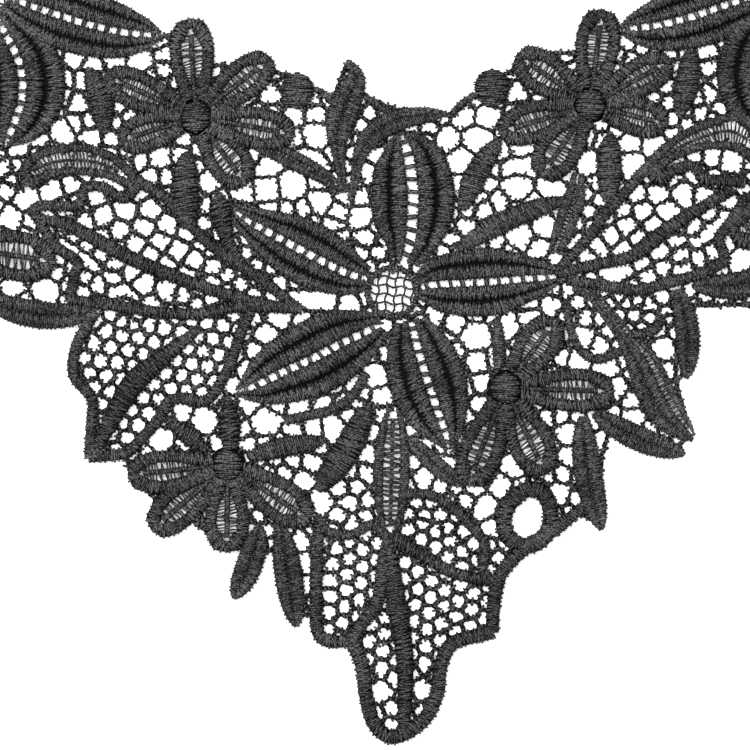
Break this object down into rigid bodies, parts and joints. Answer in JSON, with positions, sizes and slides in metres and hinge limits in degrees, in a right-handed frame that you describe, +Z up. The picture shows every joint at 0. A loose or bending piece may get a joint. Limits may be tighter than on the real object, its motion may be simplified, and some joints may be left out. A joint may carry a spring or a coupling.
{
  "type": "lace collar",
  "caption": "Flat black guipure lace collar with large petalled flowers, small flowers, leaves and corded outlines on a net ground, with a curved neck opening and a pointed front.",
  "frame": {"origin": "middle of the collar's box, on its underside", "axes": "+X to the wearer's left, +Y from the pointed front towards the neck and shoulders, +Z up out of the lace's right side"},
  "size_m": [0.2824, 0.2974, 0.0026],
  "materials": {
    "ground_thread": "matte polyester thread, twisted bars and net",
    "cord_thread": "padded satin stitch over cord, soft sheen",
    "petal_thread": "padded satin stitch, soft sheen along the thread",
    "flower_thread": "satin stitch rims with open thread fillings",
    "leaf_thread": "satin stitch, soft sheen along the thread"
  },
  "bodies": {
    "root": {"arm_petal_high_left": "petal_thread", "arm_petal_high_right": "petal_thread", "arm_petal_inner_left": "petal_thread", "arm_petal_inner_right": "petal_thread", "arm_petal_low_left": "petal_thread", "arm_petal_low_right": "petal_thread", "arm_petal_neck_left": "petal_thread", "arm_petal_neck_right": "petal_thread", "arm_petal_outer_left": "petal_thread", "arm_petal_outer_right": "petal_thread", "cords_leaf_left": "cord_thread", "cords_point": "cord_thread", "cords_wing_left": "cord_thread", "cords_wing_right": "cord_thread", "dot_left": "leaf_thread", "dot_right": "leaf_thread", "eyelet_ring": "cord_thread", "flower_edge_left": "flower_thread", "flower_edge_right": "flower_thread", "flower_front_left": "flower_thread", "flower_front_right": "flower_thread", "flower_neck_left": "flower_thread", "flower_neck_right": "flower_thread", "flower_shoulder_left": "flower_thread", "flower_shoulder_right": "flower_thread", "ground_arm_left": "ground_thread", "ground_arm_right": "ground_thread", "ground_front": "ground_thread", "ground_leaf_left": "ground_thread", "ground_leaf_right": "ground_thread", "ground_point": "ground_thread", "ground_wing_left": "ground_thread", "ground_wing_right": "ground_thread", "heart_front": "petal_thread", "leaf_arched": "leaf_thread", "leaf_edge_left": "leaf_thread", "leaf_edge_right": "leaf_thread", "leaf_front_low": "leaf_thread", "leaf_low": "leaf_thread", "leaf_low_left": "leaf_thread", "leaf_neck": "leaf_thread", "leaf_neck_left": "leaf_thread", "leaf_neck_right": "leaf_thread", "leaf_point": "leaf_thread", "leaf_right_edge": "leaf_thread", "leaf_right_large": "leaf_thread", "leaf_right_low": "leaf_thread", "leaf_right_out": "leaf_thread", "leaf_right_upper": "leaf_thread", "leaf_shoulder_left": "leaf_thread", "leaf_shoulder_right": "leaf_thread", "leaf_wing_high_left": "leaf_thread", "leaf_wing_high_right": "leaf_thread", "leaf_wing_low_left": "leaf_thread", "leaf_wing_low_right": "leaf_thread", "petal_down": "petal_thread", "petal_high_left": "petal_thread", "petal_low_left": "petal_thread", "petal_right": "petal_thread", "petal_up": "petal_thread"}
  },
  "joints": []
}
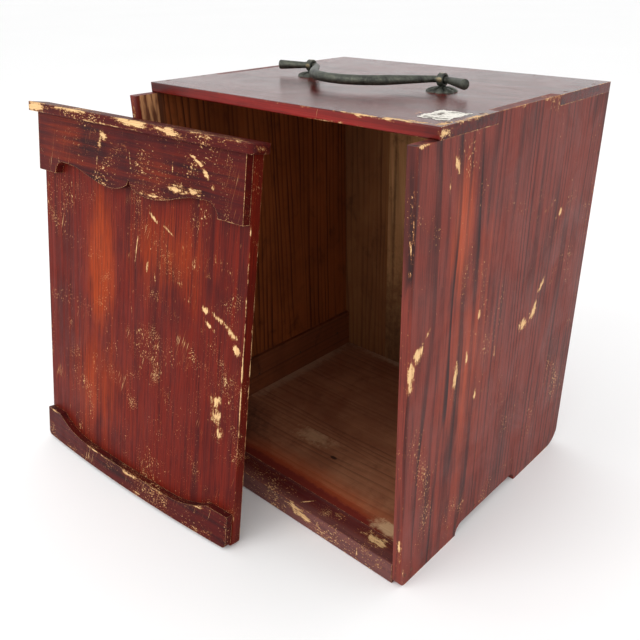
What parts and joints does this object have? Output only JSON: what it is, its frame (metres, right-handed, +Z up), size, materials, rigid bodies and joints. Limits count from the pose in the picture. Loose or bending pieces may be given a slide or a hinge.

================

(TASK) Emit the records above again, exactly, with no line skipped.

(ANSWER)
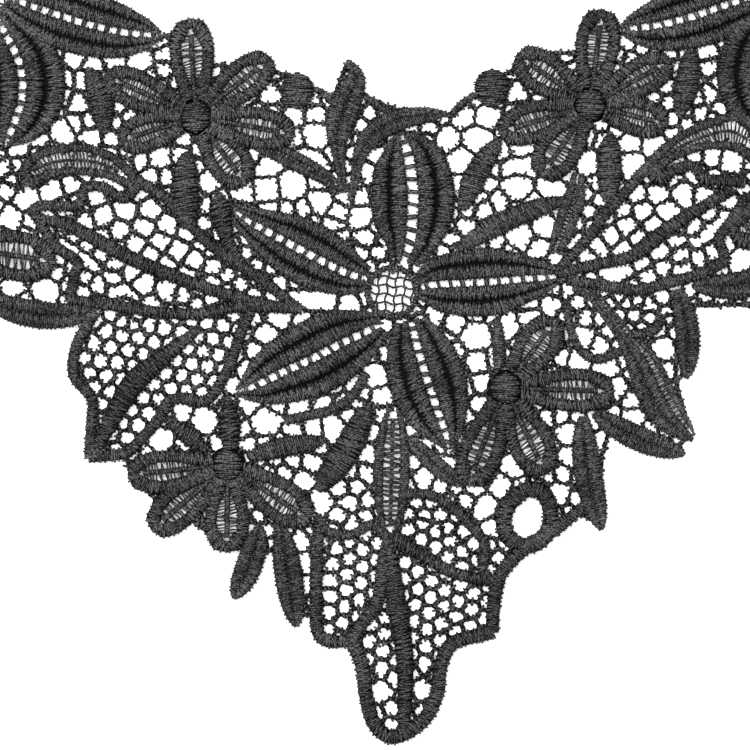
Break this object down into rigid bodies, parts and joints. Answer in JSON, with positions, sizes and slides in metres and hinge limits in degrees, in a right-handed frame that you describe, +Z up. The picture shows every joint at 0. A loose or bending piece may get a joint. Limits may be tighter than on the real object, its motion may be simplified, and some joints may be left out. A joint may carry a spring or a coupling.
{
  "type": "lace collar",
  "caption": "Flat black guipure lace collar with large petalled flowers, small flowers, leaves and corded outlines on a net ground, with a curved neck opening and a pointed front.",
  "frame": {"origin": "middle of the collar's box, on its underside", "axes": "+X to the wearer's left, +Y from the pointed front towards the neck and shoulders, +Z up out of the lace's right side"},
  "size_m": [0.2824, 0.2974, 0.0026],
  "materials": {
    "ground_thread": "matte polyester thread, twisted bars and net",
    "cord_thread": "padded satin stitch over cord, soft sheen",
    "petal_thread": "padded satin stitch, soft sheen along the thread",
    "flower_thread": "satin stitch rims with open thread fillings",
    "leaf_thread": "satin stitch, soft sheen along the thread"
  },
  "bodies": {
    "root": {"arm_petal_high_left": "petal_thread", "arm_petal_high_right": "petal_thread", "arm_petal_inner_left": "petal_thread", "arm_petal_inner_right": "petal_thread", "arm_petal_low_left": "petal_thread", "arm_petal_low_right": "petal_thread", "arm_petal_neck_left": "petal_thread", "arm_petal_neck_right": "petal_thread", "arm_petal_outer_left": "petal_thread", "arm_petal_outer_right": "petal_thread", "cords_leaf_left": "cord_thread", "cords_point": "cord_thread", "cords_wing_left": "cord_thread", "cords_wing_right": "cord_thread", "dot_left": "leaf_thread", "dot_right": "leaf_thread", "eyelet_ring": "cord_thread", "flower_edge_left": "flower_thread", "flower_edge_right": "flower_thread", "flower_front_left": "flower_thread", "flower_front_right": "flower_thread", "flower_neck_left": "flower_thread", "flower_neck_right": "flower_thread", "flower_shoulder_left": "flower_thread", "flower_shoulder_right": "flower_thread", "ground_arm_left": "ground_thread", "ground_arm_right": "ground_thread", "ground_front": "ground_thread", "ground_leaf_left": "ground_thread", "ground_leaf_right": "ground_thread", "ground_point": "ground_thread", "ground_wing_left": "ground_thread", "ground_wing_right": "ground_thread", "heart_front": "petal_thread", "leaf_arched": "leaf_thread", "leaf_edge_left": "leaf_thread", "leaf_edge_right": "leaf_thread", "leaf_front_low": "leaf_thread", "leaf_low": "leaf_thread", "leaf_low_left": "leaf_thread", "leaf_neck": "leaf_thread", "leaf_neck_left": "leaf_thread", "leaf_neck_right": "leaf_thread", "leaf_point": "leaf_thread", "leaf_right_edge": "leaf_thread", "leaf_right_large": "leaf_thread", "leaf_right_low": "leaf_thread", "leaf_right_out": "leaf_thread", "leaf_right_upper": "leaf_thread", "leaf_shoulder_left": "leaf_thread", "leaf_shoulder_right": "leaf_thread", "leaf_wing_high_left": "leaf_thread", "leaf_wing_high_right": "leaf_thread", "leaf_wing_low_left": "leaf_thread", "leaf_wing_low_right": "leaf_thread", "petal_down": "petal_thread", "petal_high_left": "petal_thread", "petal_low_left": "petal_thread", "petal_right": "petal_thread", "petal_up": "petal_thread"}
  },
  "joints": []
}
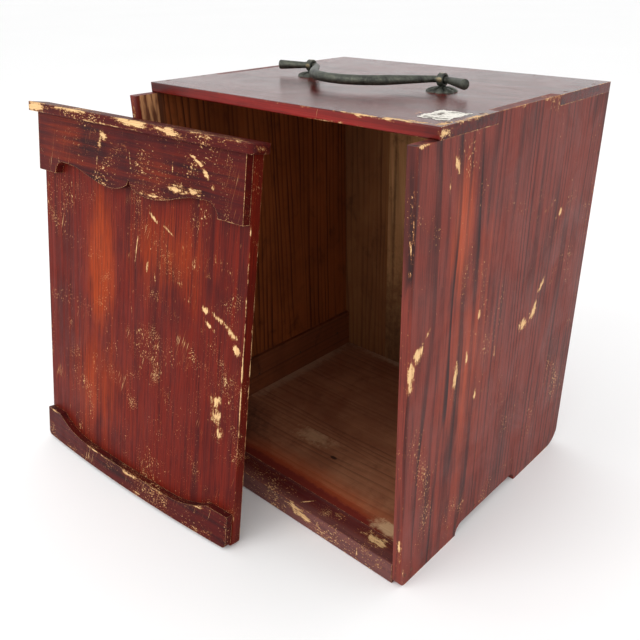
What parts and joints does this object have? Output only JSON: what it is, its frame (metres, right-handed, +Z up), size, materials, rigid bodies and joints. Limits count from the pose in the picture. Loose or bending pieces may be given a slide or a hinge.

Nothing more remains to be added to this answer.